An Invitation to Life's Dance

The Monitor invites you to sit in on a series of conversations with curators at major art museums on choice objects in their collections

Paula Rego keeps alluding to storytelling in her pictures," says Lewis Biggs, "so that you know you're in the game of storytelling. But she doesn't actually give you the story. She gives you all kinds of characters."

He agrees this is like being provided with a puppet theater. "Yes.... And you have to tell the story that holds all the characters together."

Mr. Biggs is curator of the Tate Gallery Liverpool, one of two out-of-London branches of the Tate, Britain's national gallery of modern and British art. He has been with the Liverpool Tate since its inception in 1988. That also happened to be the year that Rego painted "The Dance." This large picture (nearly 7 feet by 9 feet), and 11 related drawings by the Portuguese-born, British artist, are in the Tate's permanent collection. They are currently on exhibit in Liverpool as part of a special Rego show.

Biggs is keen to talk about a "striking" painting he greatly admires, by an artist he has long known personally.

The painting shows "an actual location - with the brooding presence of the castle in the background. It is in Ericeira, Portugal, where Rego's family home is." So it has "strong meanings for her, although I have no way of telling what they are."

He has talked about many things with the artist, but not, in fact, this "moonlight scene" with its "rather cold atmosphere."

He believes 1988 was a crucial year for Rego. "She was given two retrospective exhibitions - her first. She was about 50. Clearly she would have been looking back over her life so far - and wondering what the future had in store for her. An additional reason she might have been doing that was that her husband was entering the final stages of a terminal illness, and it was he who suggested she concentrate on the subject of a dance."
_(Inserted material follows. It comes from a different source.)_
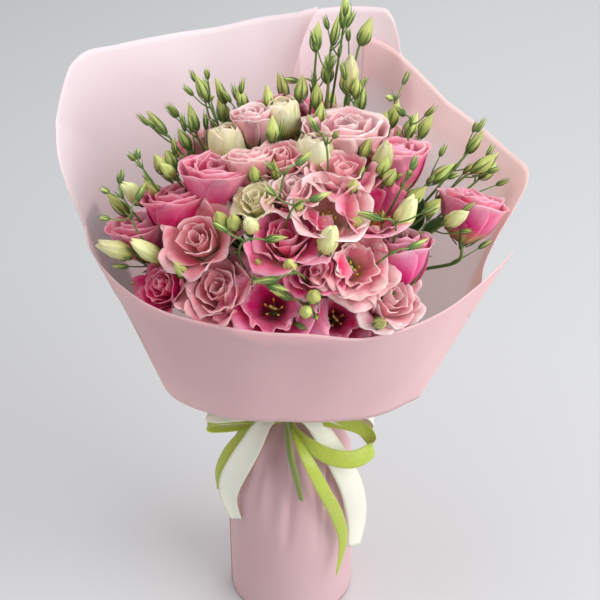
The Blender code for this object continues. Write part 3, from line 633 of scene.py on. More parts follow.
def twine_material():
    finish = Finish("binding_twine", {"Roughness": 0.85})
    fibre = finish.object_noise(1400.0, 3.0)
    return finish.done(finish.ramp(fibre, (0.3, (0.20, 0.15, 0.06)), (0.7, (0.50, 0.42, 0.22))))


# Each petal colour's throat, body, lighter end, rim, and blotches
PETAL_SHADES = {
    "pale": ((0.74, 0.66, 0.30), (0.96, 0.50, 0.52), (0.97, 0.64, 0.64),
             (0.98, 0.80, 0.76), (0.95, 0.32, 0.41)),
    "pink": ((0.66, 0.50, 0.18), (0.94, 0.22, 0.37), (0.96, 0.37, 0.50),
             (0.98, 0.55, 0.63), (0.90, 0.08, 0.22)),
    "hot": ((0.20, 0.03, 0.04), (0.94, 0.19, 0.36), (0.97, 0.36, 0.51),
            (0.98, 0.58, 0.67), (0.88, 0.09, 0.23)),
    "deep": ((0.085, 0.012, 0.012), (0.80, 0.085, 0.20), (0.91, 0.22, 0.34),
             (0.95, 0.44, 0.53), (0.62, 0.025, 0.09)),
    "dusty": ((0.60, 0.36, 0.16), (0.93, 0.38, 0.42), (0.95, 0.52, 0.54),
              (0.97, 0.68, 0.67), (0.87, 0.20, 0.28)),
    "peach": ((0.70, 0.54, 0.24), (0.95, 0.38, 0.43), (0.96, 0.53, 0.54),
              (0.98, 0.74, 0.68), (0.91, 0.22, 0.32)),
    "cream": ((0.52, 0.60, 0.16), (0.86, 0.82, 0.46), (0.92, 0.85, 0.58),
              (0.95, 0.78, 0.64), (0.82, 0.72, 0.32)),
}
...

Because of the picture's "high horizon," Biggs sees it as "partially a bird's-eye view. And because of its large size, it dominates your field of vision and you feel implicated somehow in what is going on.

"The figures are not life-size, but they certainly feel as if they are. The largest one on the left could be. She is in a focal position. Originally she had a male partner, but he was painted out.

"The figures - except this one - are in groups, but these groups don't relate to each other. That is odd, but paradoxically it helps to include the viewer in the whole scene. The fact that the single figure is staring out at the viewer is a kind of invitation to join in. Particularly, maybe, if you are a man!

"The different groupings can be seen as a cycle of life. The little girl is dancing with a woman old enough to be her mother and another old enough to be her grandmother. "The figures immediately in front of us would seem to be a courting couple. And the right-hand figures seem like one stage further on: The woman is pregnant. So if there is an allegorical content to this, one has to ask what the figure on the left is doing. What is the next stage after pregnancy and family and courting are all finished?

REGO painted all the female figures from one model, a close Portuguese friend. Biggs is sure these figures also have a strong element of self-portraiture about them. The removal of the large figure's partner can be seen, he suggests, from "a psychological point of view. If she was looking to the future and her husband was dying, then he had to be painted out, and the figure had to take on the future on her own. In order to give our friends and family immortality when they die, we have to take them into ourselves. So it would be a logical way for that large figure to have grown."

He is intrigued by a notion of "time stopped" in this dreamlike picture. "We have wonderful flowing draperies, but you get no sense of the wind flowing through them; they are just fixed. It reminds me of the [17th-century French painter Nicolas] Poussin picture of the dance in the National Gallery with figures meant to be in motion yet completely stilled." The way the pregnant woman's sandal half slips from her heel is "a still, if you like, from a movie.

"And remember, in Hitchcock's film 'Strangers on a Train,' the scene where a carousel gets out of control and people are flung off? In 'The Dance' it is as if the large figure has been flung off the merry-go-round of life.

"I do think it's quite a disturbing - a subversive - painting, maybe more destabilizing for being subtly so. Because at first - and even third - glance it seems a very standard subject with a huge tradition, and therefore unlikely to shock us. But the power with which it is done asks questions of us. Rego having given us the characters, if we tell the stories, we then reveal ourselves."

*The Paula Rego show at Tate Gallery Liverpool runs through April 13. Then the show moves to Centro Cultural de Belm in Lisbon, where it will be from May 15 to Aug. 17.